In 2011, the team was runner-up but came back the next three years to win the National title. This year, another win looked possible, but the IU girls were barely overcome by the Alabama Crimson Tide team, earning yet another second place finish.

Horine and the other coaches, including Assistant Coach, Tony Nash, gathered the girls together after the announcement of the meet.

“We encouraged them to process that moment and then decide how we were going to prepare for next year,” Horine says. “We both let the team know that the product they put on the floor was great, and Hoosier Nation is proud of them and the work that they put into this year.”

But it is not just the score that the girls care about. It is the symbol of IU emblazoned on their uniforms. Though their official season may be over, their jobs on the court are not anywhere close to being done.

The squad returns to Bloomington to support the men’s and women’s basketball teams as well as continue on with their own practice schedules. Once other seasons begin, the squads also support the football and women’s volleyball teams.

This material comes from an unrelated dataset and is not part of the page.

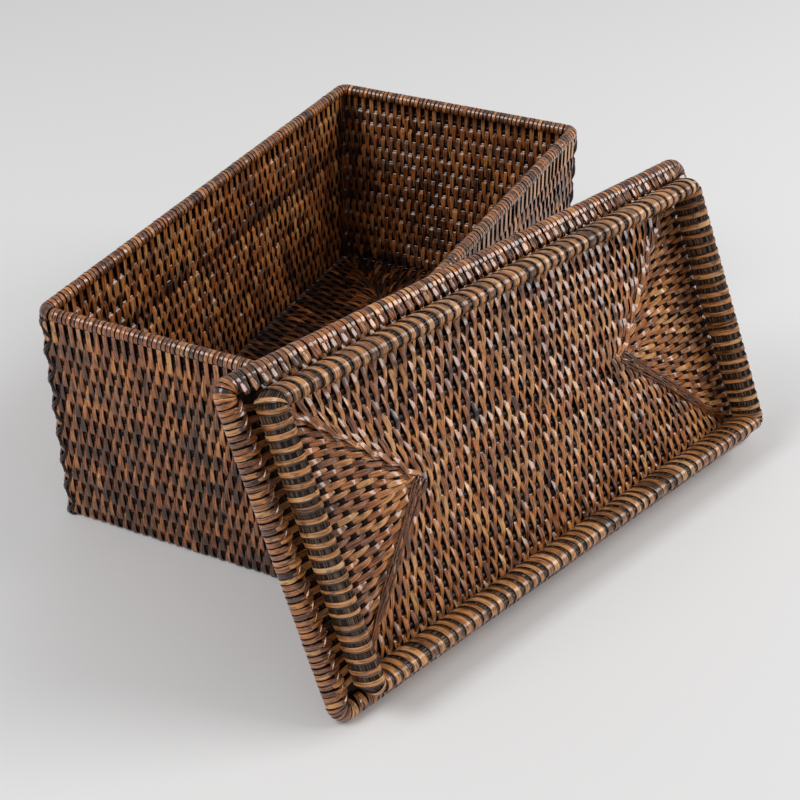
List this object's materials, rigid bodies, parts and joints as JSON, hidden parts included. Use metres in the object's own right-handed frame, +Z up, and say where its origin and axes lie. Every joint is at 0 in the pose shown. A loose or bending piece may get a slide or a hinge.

The cheerleading season officially starts in April, where the 2015-2016 team will be picked. Once school is over, the off-season begins.

The cheerleaders, men and women, are all volunteers. They are not given any athletic sponsorship for their dedication to IU sports. Yet they continue to spend their summers training, log long hours with the travel teams, and spend weeknights trying to up the cheers in the auditorium.

In the life of an IU cheerleader, balance between cheering for IU and competing for IU can be difficult.

Horine says that all the members of the cheerleading program are dedicated to support the teams at IU, and knows that the same goes for her team. As a member of IU Athletics, the cheerleaders are also athletes that gain support for their own goals, on and off the courts.

They just do it with a bit more pomp and song.